**Given information**.
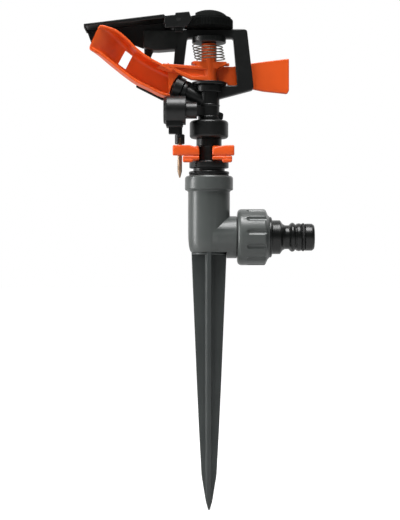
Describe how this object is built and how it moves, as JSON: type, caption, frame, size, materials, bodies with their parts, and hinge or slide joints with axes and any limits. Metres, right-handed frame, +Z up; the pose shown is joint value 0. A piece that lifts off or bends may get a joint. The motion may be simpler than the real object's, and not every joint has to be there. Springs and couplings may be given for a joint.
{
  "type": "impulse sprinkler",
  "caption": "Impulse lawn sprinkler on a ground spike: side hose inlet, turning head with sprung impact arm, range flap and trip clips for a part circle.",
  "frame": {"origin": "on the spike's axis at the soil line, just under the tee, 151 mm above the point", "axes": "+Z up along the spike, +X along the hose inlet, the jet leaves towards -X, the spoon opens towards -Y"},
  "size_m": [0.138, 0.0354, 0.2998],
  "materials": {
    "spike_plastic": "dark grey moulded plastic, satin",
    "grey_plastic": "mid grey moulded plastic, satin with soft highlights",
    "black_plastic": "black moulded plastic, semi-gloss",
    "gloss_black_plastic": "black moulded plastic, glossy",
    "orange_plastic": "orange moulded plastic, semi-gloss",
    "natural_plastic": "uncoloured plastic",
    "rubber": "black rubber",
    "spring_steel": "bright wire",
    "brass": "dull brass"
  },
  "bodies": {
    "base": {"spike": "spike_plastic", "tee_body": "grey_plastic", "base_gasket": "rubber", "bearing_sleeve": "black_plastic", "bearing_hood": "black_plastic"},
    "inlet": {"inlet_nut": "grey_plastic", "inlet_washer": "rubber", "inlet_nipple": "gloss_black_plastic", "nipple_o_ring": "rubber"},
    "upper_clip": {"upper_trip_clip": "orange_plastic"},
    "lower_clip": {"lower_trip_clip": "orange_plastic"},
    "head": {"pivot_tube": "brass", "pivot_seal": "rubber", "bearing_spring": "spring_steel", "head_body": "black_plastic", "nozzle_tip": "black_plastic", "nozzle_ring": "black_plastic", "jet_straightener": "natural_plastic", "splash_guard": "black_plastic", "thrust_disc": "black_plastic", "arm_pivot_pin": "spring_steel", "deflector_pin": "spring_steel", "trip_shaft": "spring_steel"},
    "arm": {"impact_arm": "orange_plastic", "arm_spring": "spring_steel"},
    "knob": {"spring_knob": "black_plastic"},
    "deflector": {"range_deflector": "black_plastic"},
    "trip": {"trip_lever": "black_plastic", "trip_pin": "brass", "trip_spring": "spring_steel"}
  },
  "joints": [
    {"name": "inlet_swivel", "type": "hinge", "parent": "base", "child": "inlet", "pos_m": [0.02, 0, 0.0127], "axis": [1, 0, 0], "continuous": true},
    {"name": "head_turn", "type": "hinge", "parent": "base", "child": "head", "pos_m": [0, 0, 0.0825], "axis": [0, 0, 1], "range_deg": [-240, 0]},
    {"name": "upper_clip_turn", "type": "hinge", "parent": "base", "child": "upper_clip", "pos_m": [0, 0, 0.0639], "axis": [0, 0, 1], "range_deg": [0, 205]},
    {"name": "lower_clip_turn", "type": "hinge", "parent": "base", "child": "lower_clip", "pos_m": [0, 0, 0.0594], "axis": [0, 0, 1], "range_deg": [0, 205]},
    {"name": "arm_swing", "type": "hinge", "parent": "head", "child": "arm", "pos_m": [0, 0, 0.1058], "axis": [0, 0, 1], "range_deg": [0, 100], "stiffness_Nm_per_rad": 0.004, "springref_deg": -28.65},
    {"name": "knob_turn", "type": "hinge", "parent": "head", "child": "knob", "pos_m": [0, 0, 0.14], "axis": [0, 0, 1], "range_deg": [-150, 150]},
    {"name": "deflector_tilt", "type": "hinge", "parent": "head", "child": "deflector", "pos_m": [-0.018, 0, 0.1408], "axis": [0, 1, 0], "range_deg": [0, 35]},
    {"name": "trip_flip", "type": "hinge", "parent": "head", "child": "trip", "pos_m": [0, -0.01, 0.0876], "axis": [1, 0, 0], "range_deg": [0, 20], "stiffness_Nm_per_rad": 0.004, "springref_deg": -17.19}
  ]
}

**Given problem**.
Copy the data above exactly. Every line must be included.

**Response below**.
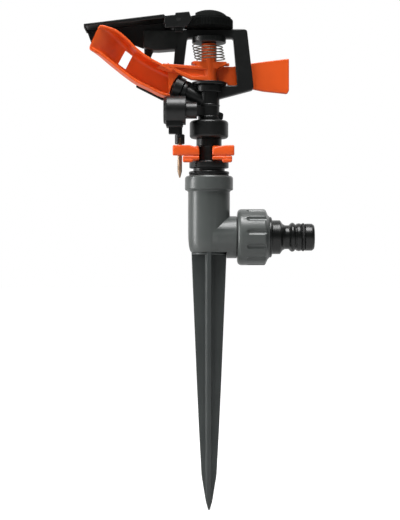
Describe how this object is built and how it moves, as JSON: type, caption, frame, size, materials, bodies with their parts, and hinge or slide joints with axes and any limits. Metres, right-handed frame, +Z up; the pose shown is joint value 0. A piece that lifts off or bends may get a joint. The motion may be simpler than the real object's, and not every joint has to be there. Springs and couplings may be given for a joint.
{
  "type": "impulse sprinkler",
  "caption": "Impulse lawn sprinkler on a ground spike: side hose inlet, turning head with sprung impact arm, range flap and trip clips for a part circle.",
  "frame": {"origin": "on the spike's axis at the soil line, just under the tee, 151 mm above the point", "axes": "+Z up along the spike, +X along the hose inlet, the jet leaves towards -X, the spoon opens towards -Y"},
  "size_m": [0.138, 0.0354, 0.2998],
  "materials": {
    "spike_plastic": "dark grey moulded plastic, satin",
    "grey_plastic": "mid grey moulded plastic, satin with soft highlights",
    "black_plastic": "black moulded plastic, semi-gloss",
    "gloss_black_plastic": "black moulded plastic, glossy",
    "orange_plastic": "orange moulded plastic, semi-gloss",
    "natural_plastic": "uncoloured plastic",
    "rubber": "black rubber",
    "spring_steel": "bright wire",
    "brass": "dull brass"
  },
  "bodies": {
    "base": {"spike": "spike_plastic", "tee_body": "grey_plastic", "base_gasket": "rubber", "bearing_sleeve": "black_plastic", "bearing_hood": "black_plastic"},
    "inlet": {"inlet_nut": "grey_plastic", "inlet_washer": "rubber", "inlet_nipple": "gloss_black_plastic", "nipple_o_ring": "rubber"},
    "upper_clip": {"upper_trip_clip": "orange_plastic"},
    "lower_clip": {"lower_trip_clip": "orange_plastic"},
    "head": {"pivot_tube": "brass", "pivot_seal": "rubber", "bearing_spring": "spring_steel", "head_body": "black_plastic", "nozzle_tip": "black_plastic", "nozzle_ring": "black_plastic", "jet_straightener": "natural_plastic", "splash_guard": "black_plastic", "thrust_disc": "black_plastic", "arm_pivot_pin": "spring_steel", "deflector_pin": "spring_steel", "trip_shaft": "spring_steel"},
    "arm": {"impact_arm": "orange_plastic", "arm_spring": "spring_steel"},
    "knob": {"spring_knob": "black_plastic"},
    "deflector": {"range_deflector": "black_plastic"},
    "trip": {"trip_lever": "black_plastic", "trip_pin": "brass", "trip_spring": "spring_steel"}
  },
  "joints": [
    {"name": "inlet_swivel", "type": "hinge", "parent": "base", "child": "inlet", "pos_m": [0.02, 0, 0.0127], "axis": [1, 0, 0], "continuous": true},
    {"name": "head_turn", "type": "hinge", "parent": "base", "child": "head", "pos_m": [0, 0, 0.0825], "axis": [0, 0, 1], "range_deg": [-240, 0]},
    {"name": "upper_clip_turn", "type": "hinge", "parent": "base", "child": "upper_clip", "pos_m": [0, 0, 0.0639], "axis": [0, 0, 1], "range_deg": [0, 205]},
    {"name": "lower_clip_turn", "type": "hinge", "parent": "base", "child": "lower_clip", "pos_m": [0, 0, 0.0594], "axis": [0, 0, 1], "range_deg": [0, 205]},
    {"name": "arm_swing", "type": "hinge", "parent": "head", "child": "arm", "pos_m": [0, 0, 0.1058], "axis": [0, 0, 1], "range_deg": [0, 100], "stiffness_Nm_per_rad": 0.004, "springref_deg": -28.65},
    {"name": "knob_turn", "type": "hinge", "parent": "head", "child": "knob", "pos_m": [0, 0, 0.14], "axis": [0, 0, 1], "range_deg": [-150, 150]},
    {"name": "deflector_tilt", "type": "hinge", "parent": "head", "child": "deflector", "pos_m": [-0.018, 0, 0.1408], "axis": [0, 1, 0], "range_deg": [0, 35]},
    {"name": "trip_flip", "type": "hinge", "parent": "head", "child": "trip", "pos_m": [0, -0.01, 0.0876], "axis": [1, 0, 0], "range_deg": [0, 20], "stiffness_Nm_per_rad": 0.004, "springref_deg": -17.19}
  ]
}